By Joe Wanner
The decision took less than a minute. The preparation took thirty-two years.
It was past 10 PM in an Orlando gym. I’d just closed out a full day training a near-ten-figure company, and I was on a recovery massage bed when a new connection appeared on a Christian dating app. Sparse profile. Blurry photos. By every conventional metric, a pass.
I opened it anyway.
I’ve spent two decades studying performance — first in collegiate and professional athletics, then as a performance physiologist for elite sales professionals. One principle holds in both arenas: people with clarity move faster than people with options. The hesitation most call prudence is usually just unresolved self-knowledge wearing a suit.
So I led with the truth. I told her I was on the app looking for my wife, and asked her what she was looking for.
“I just want a traditional man with good Christian values.”
“That’s boring,” I said. “Tell me what you actually want.”

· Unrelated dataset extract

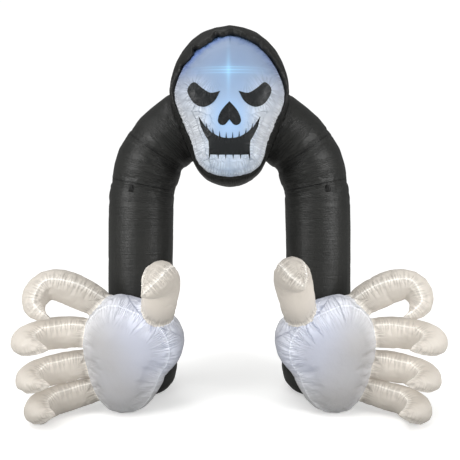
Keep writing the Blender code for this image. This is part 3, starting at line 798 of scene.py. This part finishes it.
seams = ["hood_ring", "hood_back", "neck_left", "neck_right", "face_rim"]
hood = blow_up("hood_bag", ["hood"], seams, 0.022, 0.004, 0.006, 0.02)
gather(hood, seams, HOOD_FOLDS, ridge=-0.0008)
for _, hand in SIDES:
    nodes = [f"gore_upper_{hand}", f"gore_lower_{hand}", f"leg_{hand}"]
    seams = [f"shoulder_{hand}", f"elbow_{hand}", f"neck_{hand}", f"leg_back_{hand}"]
    sleeve = blow_up(f"sleeve_{hand}", nodes, seams, 0.0185, 0.004, 0.006, 0.025, buried=(seams[2], "hood"))
    gather(sleeve, seams, BEND_FOLDS, unevenness=0.0008, lines=[f"bend_{hand}"], calm=bend_calm)
    trim(sleeve, seams[2], hood)
    for node, cuts in zip(nodes, (seams[1:2], seams[:2], seams[:1])):
        finish(part(sleeve, node, *cuts), node, LEG_BLACK)
    bpy.data.objects.remove(sleeve)
finish(hood, "hood", LEG_BLACK)

# %% [markdown]
# ## The skull
#
# The face is one domed panel, and a strip of the same cloth behind it gives the head its depth. The seam
# between them is short, so the panel is gathered all the way round and smooth in the middle.

# %% Skull
FACE_FOLDS = ((0.034, 0.0026, 0.085), (0.070, 0.0036, 0.150))


def face_calm(places):
    """The middle of the face is stretched smooth, its sides, brow and jaw are gathered."""
    off = (places - np.array(MIDDLE + Vector((0.0, -0.5, 2.05)))) / (0.13, 1.0, 0.30)
    return np.clip(np.hypot(off[:, 0], off[:, 2]) * 1.8 - 1.2, 0.0, 1.0)


seams = ["face", "face_rim"]
head = blow_up("head", ["skull_gusset", "skull_face"], seams, 0.0119, buried=("face_rim", "hood"))
gather(head, [*seams, "jaw", *PATCHES], FACE_FOLDS, ridge=0.0005, calm=face_calm)
trim(head, "face_rim", hood)
finish(part(head, "skull_gusset", "face"), "skull_gusset", FACE_WHITE)
skull = finish(part(head, "skull_face", "face"), "skull_face", FACE_WHITE)

# %% [markdown]
# ## The hood's brim
#
# The hood's front edge is a loose roll of its own cloth. It isn't held up by the air as the rest is, so it
# is crushed: its lower edge hangs in short waves over the forehead. So the roll's inner front is moved in
# and forward, most between two peaks, and what then lies inside the head is trimmed out to the head's
# surface. The head is still whole for this, because a piece cut at the face's seam has a flat end there
# that would pull the roll's points to itself.

# %% Brim
BRIM_PEAKS = (64, 87, 101, 124, 143)  # degrees round the head where the brim's lower edge is drawn up
BRIM_MIDDLE = MIDDLE + Vector((0.0, -0.392, HEAD_UP))
FLAP = 0.035  # metres of the roll's front and inner side over which it comes loose
brim = blow_up("brim", ["hood_brim"], ["face_rim"], 0.009, 0.002, 0.005)
places = places_of(brim.data)
arm = (places - np.array(BRIM_MIDDLE)) * (1.0, 0.0, 1.0)
radius = np.linalg.norm(arm, axis=1)
turn = np.degrees(np.arctan2(arm[:, 2], arm[:, 0]))
hang = np.interp(turn, (10, 40, 90, 108, 150, 175), (0.0, 0.016, 0.018, 0.042, 0.042, 0.0))
for peak in BRIM_PEAKS:
    hang *= 1.0 - 0.85 * np.exp(-(((turn - peak) / 3.2) ** 2))
hang += np.where(hang > 0.0, 0.002 * np.sin(turn * 0.9) + 0.0015 * np.sin(turn * 2.3), 0.0)
outer = np.array([radius[np.abs(turn - one) < 4.0].max() for one in turn])
loose = np.clip((BRIM_MIDDLE.y + 0.012 - places[:, 1]) / FLAP, 0.0, 1.0)
loose *= np.clip((outer - radius) / FLAP, 0.0, 1.0)
loose *= np.clip((np.sin(np.radians(turn)) - 0.28) * 3.0, 0.0, 1.0)
places -= arm / radius[:, None] * (loose * hang)[:, None]
places[:, 1] -= loose * (0.030 + hang)
put_places(brim.data, places)
gather(brim, ["face_rim"], (), calm=lambda places: np.full(len(places), 0.25))
trim(brim, "face", head, clear=0.0015)
bpy.data.objects.remove(head)
finish(brim, "hood_brim", LEG_BLACK)

# %% [markdown]
# ## The hands
#
# Each palm is a front panel and a deep back, each digit a curled tube sewn from two panels. On the real
# hands the outer side of a curl is stretched smooth and the inner side crushed into folds; here each digit
# is gathered alike along its seams. A digit ends in a small drawn-out point, where its panels run together.

# %% Palms and digits
PALM_FOLDS = ((0.042, 0.0075, 0.110), (0.085, 0.0110, 0.210))
DIGIT_FOLDS = ((0.034, 0.0045, 0.065), (0.060, 0.0055, 0.100))
TIP_REACH = 0.055  # metres of the digit's end that the point takes in


def palm_calm(places):
    """The palm is gathered most at its top and its inner rim, where the thumb pulls."""
    inward = (0.68 - np.abs(places[:, 0] - MIDDLE.x)) / 0.35
    return np.clip(0.45 + 0.5 * inward + 0.6 * (places[:, 2] - 0.42) / 0.38, 0.3, 1.0)


def draw_tip(piece, digit, side):
    """Pulls the end of a digit out to the small point where its panels run together."""
    rows = digit_rows(digit, side)
    forward = Vector(rows[-1][:3] - rows[-4][:3]).normalized()
    point = np.array(Vector(rows[-1][:3]) + forward * 0.010)
    places = places_of(piece.data)
    far = np.linalg.norm(places - point, axis=1)
    pull = np.clip(1.0 - far / TIP_REACH, 0.0, 1.0) ** 1.5 * 0.8
    put_places(piece.data, places + (point - places) * pull[:, None])


for side, hand in SIDES:
    nodes = [f"palm_front_{hand}", f"palm_back_{hand}"]
    seams = [f"{name}_{hand}" for name in ("palm", "thumb", "index", "middle", "ring", "little")]
    palm = blow_up(f"palm_{hand}", nodes, seams, 0.015)
    gather(palm, seams, PALM_FOLDS, ridge=0.0025, calm=palm_calm)
    for digit in DIGIT_LINES:
        node = f"{digit}_{hand}"
        seams = [node, f"{digit}_panel0_{hand}", f"{digit}_panel1_{hand}"]
        sewn = (node, *reversed(nodes))
        piece = blow_up(node + "_tube", [node], seams, 0.0125, 0.004, 0.008, 0.04, buried=sewn)
        draw_tip(piece, digit, side)
        gather(piece, seams, DIGIT_FOLDS, ridge=0.0005, unevenness=0.001)
        trim(piece, node, palm)
        finish(piece, node, DIGIT_WHITE)
    for node in nodes:
        finish(part(palm, node, f"palm_{hand}"), node, PALM_WHITE)
    bpy.data.objects.remove(palm)

# %% [markdown]
# ## The face patches
#
# A patch is flat cloth cut to its outline and sewn down all round, so it follows the face. The front of its
# solid is cut into small cells, dropped on the finished face and given the cloth's own thickness.

# %% Eyes, nose and mouth
PATCH_LIFT = 0.0020  # metres between the face and the back of a patch
PATCH_CLOTH = 0.0010  # metres of thickness
CELL = 0.009  # metres from one cut of a patch to the next


def sew_patch(node):
    piece = cloth_copy(node, f"cloth_{node}")
    mesh = piece.data
    bpy.context.tool_settings.mesh_select_mode = (False, False, True)
    for polygon in mesh.polygons:
        polygon.select = polygon.normal.y > -0.3
    bpy.ops.object.mode_set(mode="EDIT")
    bpy.ops.mesh.delete(type="FACE")
    bpy.ops.mesh.select_mode(type="VERT")
    low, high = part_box(node)
    for axis, normal in ((0, (1, 0, 0)), (2, (0, 0, 1))):
        for step in range(1, int((high[axis] - low[axis]) / CELL)):
            place = [0.0, 0.0, 0.0]
            place[axis] = low[axis] + step * CELL
            bpy.ops.mesh.select_all(action="SELECT")
            bpy.ops.mesh.bisect(plane_co=place, plane_no=normal)
    bpy.ops.object.mode_set(mode="OBJECT")
    tree = bvhtree.BVHTree.FromObject(skull, bpy.context.evaluated_depsgraph_get())
    places = places_of(mesh)
    for place in places:
        hit = tree.ray_cast(Vector((place[0], -2.0, place[2])), Vector((0, 1, 0)))[0]
        place[1] = hit.y - PATCH_LIFT
    put_places(mesh, places)
    along, away = seam_field(places, [node])
    mark(mesh, "seam", along, away, np.ones(len(away)))
    mark(mesh, "fold", along, away, np.ones(len(away)))
    wall = piece.modifiers.new("cloth", "SOLIDIFY")
    wall.thickness = PATCH_CLOTH
    wall.offset = 1.0
    apply_all(piece)
    mesh.shade_smooth()
    mesh.materials.clear()
    mesh.materials.append(PATCH_BLACK)
    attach(piece, "root")
    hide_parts(node)


for patch in PATCHES:
    sew_patch(patch)

# %% [markdown]
# ## The tether tabs
#
# A short strap is folded into a loop and caught in the shoulder seam, to tie the arch down. It is flat
# woven webbing, so it is a bent strip with a real thickness.

# %% Tether tabs
WEB_WIDTH = 0.030
WEB_THICK = 0.0022
WEB_BOW = 0.0035  # metres that each half of the loop bows out


def tether_tab(hand):
    node = f"tether_tab_{hand}"
    low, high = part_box(node)
    middle = (low + high) / 2
    bpy.ops.object.select_all(action="DESELECT")
    bpy.ops.mesh.primitive_grid_add(x_subdivisions=4, y_subdivisions=24, size=1.0)
    tab = bpy.context.object
    tab.name = f"webbing_{node}"
    mesh = tab.data
    places = places_of(mesh)
    half = (high[2] - low[2]) / 2
    for place in places:
        across, turn = place[0] * WEB_WIDTH, (place[1] + 0.5) * 2 * math.pi
        place[0] = middle.x + across * (1.0 - 0.18 * math.cos(turn / 2) ** 2)
        place[1] = low[1] - WEB_BOW - WEB_BOW * math.sin(turn)
        place[2] = middle.z + half * math.cos(turn)
    put_places(mesh, places)
    wall = tab.modifiers.new("webbing", "SOLIDIFY")
    wall.thickness = WEB_THICK
    wall.offset = 0.0
    apply_all(tab)
    mesh.shade_smooth()
    mesh.materials.append(LEG_BLACK)
    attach(tab, "root")
    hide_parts(node)
    print(f"{node}: {len(mesh.polygons)} faces")


for _, hand in SIDES:
    tether_tab(hand)

# %% [markdown]
# ## Floor, light and camera
#
# The floor is a wide pale disc. The light is soft and comes mostly from above, with a wide lamp on each
# side that draws the sheen down the legs. The room light is weaker than the white that the camera sees
# behind the arch.

# %% Floor
bpy.ops.object.select_all(action="DESELECT")
bpy.ops.mesh.primitive_circle_add(vertices=96, radius=30.0, fill_type="NGON", location=(0.0, 0.0, 0.0))
floor = bpy.context.object
floor.name = "studio_floor"
paint = bpy.data.materials.new("pale_floor")
paint.use_nodes = True
tree = paint.node_tree
spot = add(tree, "ShaderNodeTexCoord").outputs["Object"]
seen = add(tree, "ShaderNodeLightPath")
grain = add(tree, NOISE, {"Vector": spot, "Scale": 3.0, "Detail": 4.0})
tone = add(tree, MIX, {0: grain.outputs["Fac"], 6: linear("#e4e4e2"), 7: linear("#e8e8e7")}, data_type="RGBA")
by_camera = seen.outputs["Is Camera Ray"]
bright = add(tree, MIX, {0: by_camera, 6: linear("#a9a9a7"), 7: tone.outputs[2]}, data_type="RGBA")
lift = {0: by_camera, 6: (0.0, 0.0, 0.0, 1.0), 7: (0.42, 0.42, 0.42, 1.0)}
extra = add(tree, MIX, lift, data_type="RGBA")
tree.links.new(bright.outputs[2], tree.nodes["Principled BSDF"].inputs["Base Color"])
tree.links.new(extra.outputs[2], tree.nodes["Principled BSDF"].inputs["Emission Color"])
tree.nodes["Principled BSDF"].inputs["Roughness"].default_value = 0.9
tree.nodes["Principled BSDF"].inputs["Emission Strength"].default_value = 1.0
floor.data.materials.append(paint)
print("floor:", floor.name, "with", paint.name)

# %% Light and camera
world = bpy.data.worlds.new("white_room")
bpy.context.scene.world = world
world.use_nodes = True
tree = world.node_tree
seen = add(tree, "ShaderNodeLightPath")
dim = add(tree, RANGE, {"Value": seen.outputs["Is Glossy Ray"], 1: 0.0, 2: 1.0, 3: 0.58, 4: 0.22})
level = add(tree, MIX, {0: seen.outputs["Is Camera Ray"], 2: dim.outputs[0], 3: 1.05})
tree.nodes["Background"].inputs["Color"].default_value = (1.0, 1.0, 1.0, 1.0)
tree.links.new(level.outputs[0], tree.nodes["Background"].inputs["Strength"])
ceiling = bpy.data.lights.new("ceiling_light", "SUN")
ceiling.energy = 1.12
ceiling.angle = math.radians(38)
holder = bpy.data.objects.new("ceiling_light", ceiling)
bpy.context.scene.collection.objects.link(holder)
holder.rotation_euler = Vector((0.25, 0.30, -1.0)).to_track_quat("-Z", "Y").to_euler()
for side, hand in SIDES:
    lamp = bpy.data.lights.new(f"softbox_{hand}", "AREA")
    lamp.shape = "RECTANGLE"
    lamp.size, lamp.size_y = 1.6, 2.6
    lamp.energy = 19.0
    lamp.spread = math.radians(70)
    holder = bpy.data.objects.new(f"softbox_{hand}", lamp)
    bpy.context.scene.collection.objects.link(holder)
    holder.location = (side * 3.1, -2.7, 2.2)
    holder.rotation_euler = Vector((-side * 2.2, 2.7, -0.9)).to_track_quat("-Z", "Y").to_euler()
    holder.visible_camera = False

FRAME = 460.0  # the photograph's width and height, in pixels, as the next two are
FOCAL = 538.8  # the camera's focal length, matched to the photograph's perspective
HORIZON = 199.6  # down from the top of the frame
PITCH = math.atan((FRAME / 2 - HORIZON) / FOCAL)
FILM = 36.0  # millimetres
camera = bpy.data.cameras.new("camera")
camera.lens = FOCAL * FILM / FRAME
camera.sensor_width = FILM
view = bpy.data.objects.new("camera", camera)
bpy.context.scene.collection.objects.link(view)
view.location = (0.0052, -3.8884, 1.5)
view.rotation_euler = (math.pi / 2 - PITCH, 0.0, 0.0)
bpy.context.scene.camera = view
bpy.context.scene.view_settings.view_transform = "Standard"
print(f"camera: {camera.lens:.1f} mm lens, pitched down {math.degrees(PITCH):.2f} degrees")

She did. In a single message she gave me her life in miniature — the loss of her mother to cancer in her early twenties, the seasons that followed, and a faith that had never once blamed God for any of it. I’d asked the right question and gotten the answer that mattered. The conversation that followed wasn’t a date being arranged. It was due diligence, completed at speed.
We exchanged Instagram handles. A few messages in, I did what my work has trained me to do without ceremony: I FaceTime cold-called her at 11:45 PM.
We hung up at 5:15 AM.
I gave her homework before we ended the call — my full life story on my podcast, to be completed before we spoke again. She listened that same day. Two days later I drove to Tampa to meet her in person. The next morning we were dating. Four months later, engaged. Seven months after that, I had relocated across the country for the third time in eighteen months and we were married.
We opened the new year together under one roof with her grandparents, our daughter, our dog, our cat, and our bunny. We launched businesses side by side — mine in performance physiology for elite sales professionals, hers in herbology and property management. The household and the enterprise grew on the same timeline, because we built them on the same foundation.
Most observers called the pace reckless. I understood the impulse. From the outside, the timeline looks like a man making a fast decision. From the inside, it was a man closing a deal he had been preparing for since adolescence.
There is a quiet conviction shared by people who have done the deep, unglamorous work of becoming themselves: when the right opportunity finally arrives, waiting is not wisdom. Waiting is a tax on conviction, paid out of respect for other people’s timelines. The hesitation that strangers admire as discernment is, more often than not, a man who hasn’t yet decided who he is. I had. So had she. We recognized it in each other inside a single conversation.
Pair that self-knowledge with full surrender to God for the direction of your life, and what looks like coincidence to the rest of the world begins to look, from where you’re standing, like the only logical outcome. The stars do not align. Opportunity meets preparedness, and the people who have done the work are the ones positioned to receive it.
We were not made for each other. Life built us for each other — separately, in seasons that neither of us would have chosen and both of us required. The character was forged behind closed doors, in the quiet, in the years when no one was watching and no one understood. That is the work nobody applauds. It is also the only work that matters.
In our first year of marriage, we have walked through more heart-wrenching moments and tested seasons than most couples encounter in decades. We are still standing — scarred, occasionally laughing through tears, praying for a sparkle of joy among the mountains we have already climbed.
And because we have been tested, God can trust us. We can trust us.
That is how I know I have found my forever.